Netflix’s Perfect Stranger Things Replacement Already Fixed the Show’s Biggest Flaw
Game of Thrones and The Boys lost their edge — and now Stranger Things has too, not just with growing plot holes but by playing it painfully safe. Has Netflix’s biggest series swapped shock for comfort?
Some shows age like wine, others like milk. Stranger Things is still a blast to watch, but as the seasons stacked up, the series got awfully safe about who lived and who died. Meanwhile, the Duffers just backed a new Netflix series that flips that exact habit on its head in a way that actually changes how you watch it.
Spoilers ahead for The Boroughs.
Stranger Things played with apocalypse, then pulled its punches
On paper, Hawkins should have been a meat grinder. You had Vecna ( Jamie Campbell Bower) turning kids into pretzels, the Upside Down ripping open like a wormhole across town, and a city-sized smoke monster called the Mind Flayer. But the deeper the story went, the clearer it got that the core crew was basically untouchable while supporting players did the dying for them.
Even when the show leaned hard into endgame energy, it mostly stuck to near-misses. Steve (Joe Keery) got a heroic almost-death, Eleven ( Millie Bobby Brown) had her fate toyed with, and Max (Sadie Sink ) spent an entire season framed like a goodbye… only for the series to swerve at the last second. And when it needed real consequences, it introduced someone like Eddie (Joseph Quinn) to take the fall. Effective in the moment, sure, but after a while you could feel the formula.
The Boroughs sets its rules early: no one is safe
The Boroughs, executive produced by the Duffer Brothers, follows a group of seniors in a New Mexico retirement community who start noticing very not-normal things happening around their condo complex. The vibe is familiar: mystery plus horror plus sci-fi. The difference is how quickly and decisively it takes the kid gloves off.
Across its eight-episode first season (no Season 2 renewal yet), the show throws its leads into real danger and actually follows through. It racks up two big deaths and even declares a third key player dead by the midpoint. That immediately changes the way you watch the rest of the season — not because death automatically makes a show better, but because it restores unpredictability that Stranger Things gradually lost.
- Grace (Dee Wallace) dies right out of the gate. She is not a lead, but her death plants a flag: the show will go there.
- Jack (Bill Pullman) — one of the group’s most magnetic presences — is killed suddenly, with Sam (Alfred Molina) witnessing his friend’s death. That is the moment the floor drops out from under you.
- By episode 4, Edward (Ed Begley Jr.) is officially declared dead. He is not part of the core ensemble, but he is a crucial piece of the central mystery, so the loss stings in a different way.
Why this approach works
This is the same reason people could not stop talking about Game of Thrones early on: actions had consequences, and major characters were not protected by plot armor. The Boroughs taps into that energy. Dangerous scenes feel genuinely dangerous, so you stop watching on autopilot. Stakes are not just teased — they land.
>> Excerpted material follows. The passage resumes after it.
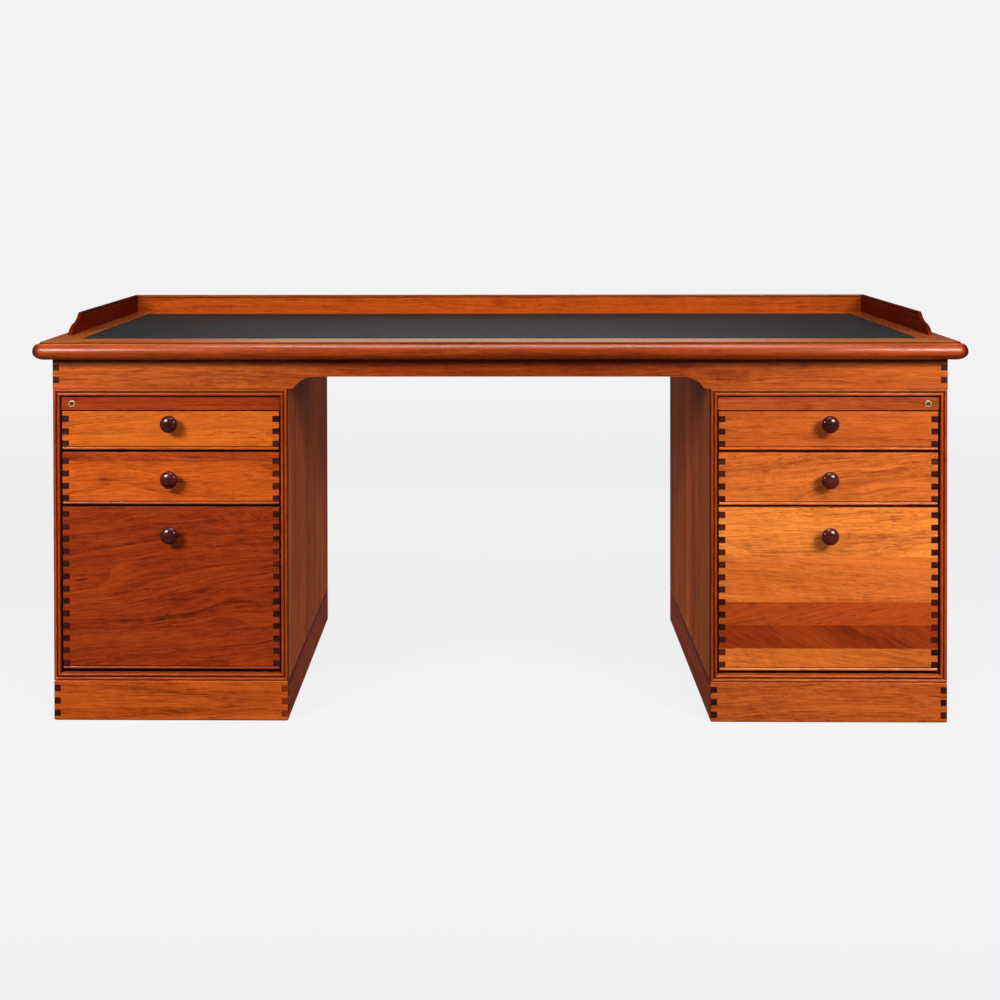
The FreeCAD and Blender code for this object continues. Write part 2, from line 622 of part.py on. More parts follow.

It helps that the show does not milk these moments. No syrupy farewell monologues, no five-minute music-video goodbyes designed to force tears. Deaths happen, the story absorbs them, and the aftermath plays out. Because the characters are older and already wrestling with aging, loneliness, and mortality, the losses hit on-theme instead of as shock-value detours.
The tonal split with Stranger Things
Stranger Things is endlessly entertaining, but it drifted toward 80s references, pop-culture throwbacks, and big swing moments as a kind of narrative safety net. The Boroughs flips the priorities: it is character-first, then spectacle. The fears and fragility of this group matter more than manufacturing another instantly GIF-able set piece. That choice alone makes the supernatural threats feel… well, threatening.
A quick nerd note
People are already calling The Boroughs 'Stranger Things with old people.' One of the showrunners, Jeffrey Addiss, has said they are not connected — totally separate universes. So, no, you are not getting an Upside Down cameo; you are just getting a spiritual cousin that is less nostalgic and more ruthless.
Bottom line
The Boroughs remembers a simple truth Stranger Things gradually forgot: if the main characters are always safe, the monsters are not scary. By killing important people early and without fanfare, the new show restores the one thing a horror-tinged sci-fi story cannot live without: believable stakes.